Example of Case Map, taken from Hetherington, L. (2013). Complexity Thinking and Methodology: The Potential of'Complex Case Study'for Educational Research. Complicity: An International Journal of Complexity and Education, 10(1/2).
RESEARCHER POSITIONALITY: Hetherington argues for the researcher becoming an inherent part of the case under study in her project. The researcher’s epistemic and theoretical position will colour the lens through which she examines data anyways. In particular, Hetherington points out that the research should keep in mind how her intervention reduces or produces complexity, key concepts in the CT framework that she is working with. Here it would seem crucial for us to consider how our positionality in the research might affect key ideas from the theoretical framework that we are working with, a sort of meta-exercise on ourselves and the data.
Overall, I appreciate the fact that the implications of the theoretical framework Hetherington has opted to go for are discussed explicitly in her methodology. One would assume, they will also be discussed at length in the findings as well, as they will determine the way that the data can be examined and presented.
I am curious to hear about how your Theoretical Framework plays out in your Methodological and Analytical process. I find this to be one of the most challenging parts of the research: merging the theoretical worldview with the practical processes I will apply to the data. More to come I hope.

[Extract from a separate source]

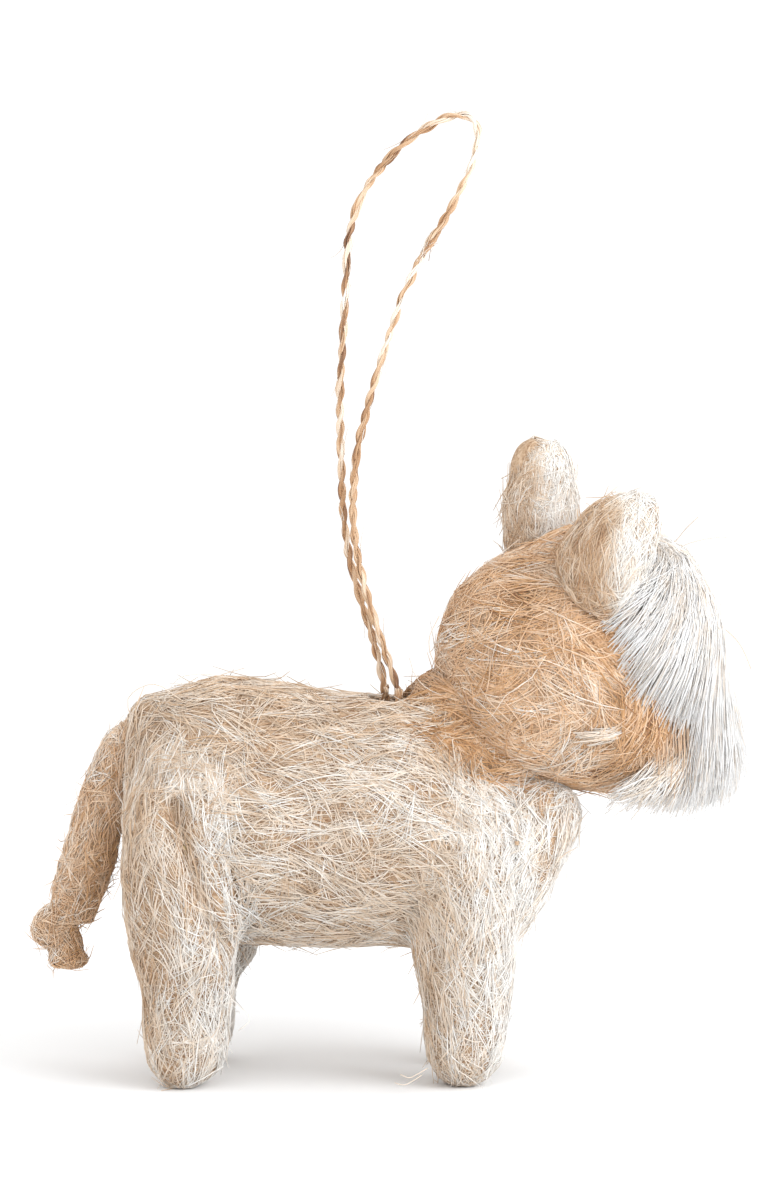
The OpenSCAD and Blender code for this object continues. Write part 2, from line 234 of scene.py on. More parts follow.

Hetherington, L. (2013). Complexity Thinking and Methodology: The Potential of'Complex Case Study'for Educational Research. Complicity: An International Journal of Complexity and Education, 10(1/2).
Kincheloe, J., & Berry, K. (2004). Rigour and complexity in educational research: Conceptualizing the
bricolage. Maidenhead: Open University Press.
Law, J. (2004). After method: Mess in social science research. London: Routledge.
McCall, L. (2005). The complexity of intersectionality. Signs: Journal of Women in Culture and Society,
Morrison, K. (2008). Educational philosophy and the challenge of complexity theory. Educational
Philosophy and Theory, 40(1), 19-34.